And on your issue of DNSMasq issue I've never encountered such problems. However I instead use Adguard Home as my default DNS, binding to port 53 with DNSMasq on port 1053. The luci integration provides an interesting addition, https://github.com/kongfl888/luci-app-adguardhome/releases . It's also not immediately obvious, and it doesn't seem to jump out on the github, but it's definitely recommended to add something like "[/lan/arpa/]127.0.0.1:1053" to your upstream DNS. Where inside the brackets are the domains/TLDs to which the upstream server is applied, and of course the IP:Port is what your DNSMasq responds to. The general behaviour to be expected is that AGH automatically does so for PTR and local domain requests, but I found that it doesn't always follow so an explicit rule helps in this way.
Honestly I was quite surprised that banIP yielded noticeable benefit as I wouldn't have expected it to have impacted performance in such a way. I can only guess that stacking so many things together on OpenWrt makes the whole configuration a touch more sensitive when it comes to the minutiae of latency especially with the mess that TCP can be. Independently these things operate sufficiently, but their amalgamation has troubled me for some time. I'd wager that there are further improvements to be made on the router side, but quite frankly the testing is so damned taxing in effort and time.
I'll create a specified test image for a spare SD-Card with the inclusion of those packages as I'm a bit of a nut in terms of package inclusion, it's either included in install or not at all.
banip rules = keeps 'net-interrupt-handler/timer' 'awake' sort of thing... (or it's more of a pi-foundation 'we are still tweaking our stuff' thing... which is highly likely... but all the new stuff goes into 5.10)
i suspect the onboard regulator has some flaws/limitations... and it's plausible that the foundations hard power management defaults aren't just to save the environment... but to limit hangs and fallout in this regard...
(the perftweaks up/down thresh were pretty important to stop the thing 'throttle' stepping so much that's for sure but I can't say as to if/how much that would effect this. when I was looking into those I added the following to my cmdline.txt but have no idea if they do anything)

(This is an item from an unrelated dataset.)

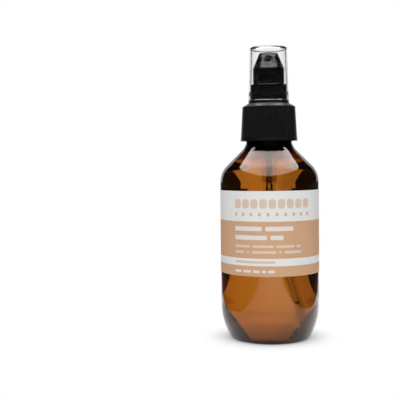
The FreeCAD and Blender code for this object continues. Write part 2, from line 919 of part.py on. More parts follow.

for this level of debugging... if you download this or the one next to it... open it in a browser... and zoom in near the network side of things... you can clearly see how much time certain function calls take within the stack... and doing the same with something on or off would likely yeild something tangible...
although they are pretty lowlevel to interpret or act on if you don't have C/low-level skills (me) lol....